Marco Torres–”Quit, Complain, or Innovate”

So I had the distinct pleasure of getting a chance to chat on and off with Marco Torres the last few days and to watch and listen to his scintillating keynote yesterday. Let me be clear: there is no one “out there” right now who delivers the message about how schools need to change better than Marco. No one. He’s a teacher, a learner, a father, a visionary…I can’t say enough good things about him. And he just totally gets it in a way that we all have to get closer to.

His kids and his work are, I think, as close to the new story as we come. And it’s rooted, I think, in the way he looks at what he asks his kids to do. As he says, whatever it is that they create, “it must have wings.” As far as I can tell, there is no work for the teacher in his classroom. Instead, it’s work for the community. Work for the world. Real, purposeful stuff. So different from the way most of us look at our classrooms. And he does it in difficult circumstances. At his school of 5,000 kids, only about 650 graduated last year. Eighty percent of the state of California does better than his school. “Teachers can either quit, complain, or innovate.” Guess which he chooses.

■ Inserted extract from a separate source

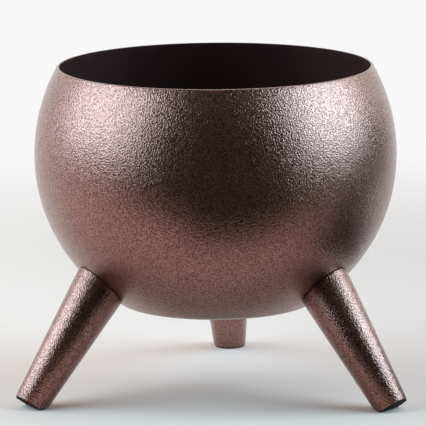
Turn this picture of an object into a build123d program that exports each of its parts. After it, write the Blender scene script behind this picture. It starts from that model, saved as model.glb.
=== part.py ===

Marco had his kids list all of the ways they have to receive, produce, share or broadcast information. The list, as you can imagine, is long. Then, he had his kids call school districts from around the country and ask for the age of the principal or the chief school administrator and they found the average age to be 48. Finally, he had them list the ways those administrators had to receive, produce, share or broadcast information when they were 16. The difference in the lists is telling, and the moral obvious. The world has changed drastically, and we just are not taking advantage of all of the other ways that we now have available to assess what our students are learning. Marco speaks with passion about finding a student’s “channel” for learning. He tells the story of asking a group of professors to write down the events that have had the biggest impact on their lives, and they wroted down things like the Vietnam, the Challenger accident, 9/11, all things that they had seen. Nothing that they had read. A lot of our kids know it by seeing it.

And, “learning is not just how you receive information but how you produce it.” He tells the story of how his Socail Studies department a few years ago took three weeks to decide that the appropriate number of pages for a research paper was 15 pages. That was frustrating, he says, because it’s all about process. “Work has to fly.” Then he showed this video, “The Power of One.” “If I passed out all the A papers,” he said, “it would not have had the same impact. Could the classroom be the stage for the world? It’s been a risk for me, but making sure that my target audience is not just my principal but instead the community and business makes it relevant.”

Some other ideas in short order:

* If you can be replaced, you will be. Creativity is what is going to set you apart.

* A lot of my teachers are like skiiers, they want smooth ride, no bumps, no ice. But if you change the perspective and become a snowboarder, bumps and ice can be an awesome ride. We need to be snowboarders.

* Make it relevant, make it meaningful, make it applicable.

* It’s all about your network. Who is in your “now” network?

* We need to connect students and family. We have to include them. (See this video as an example.)

* It’s not about technology. It’s about creativity, about a business plan. Are you aware of your target audiences? Who are you going to market to? How will you assess it?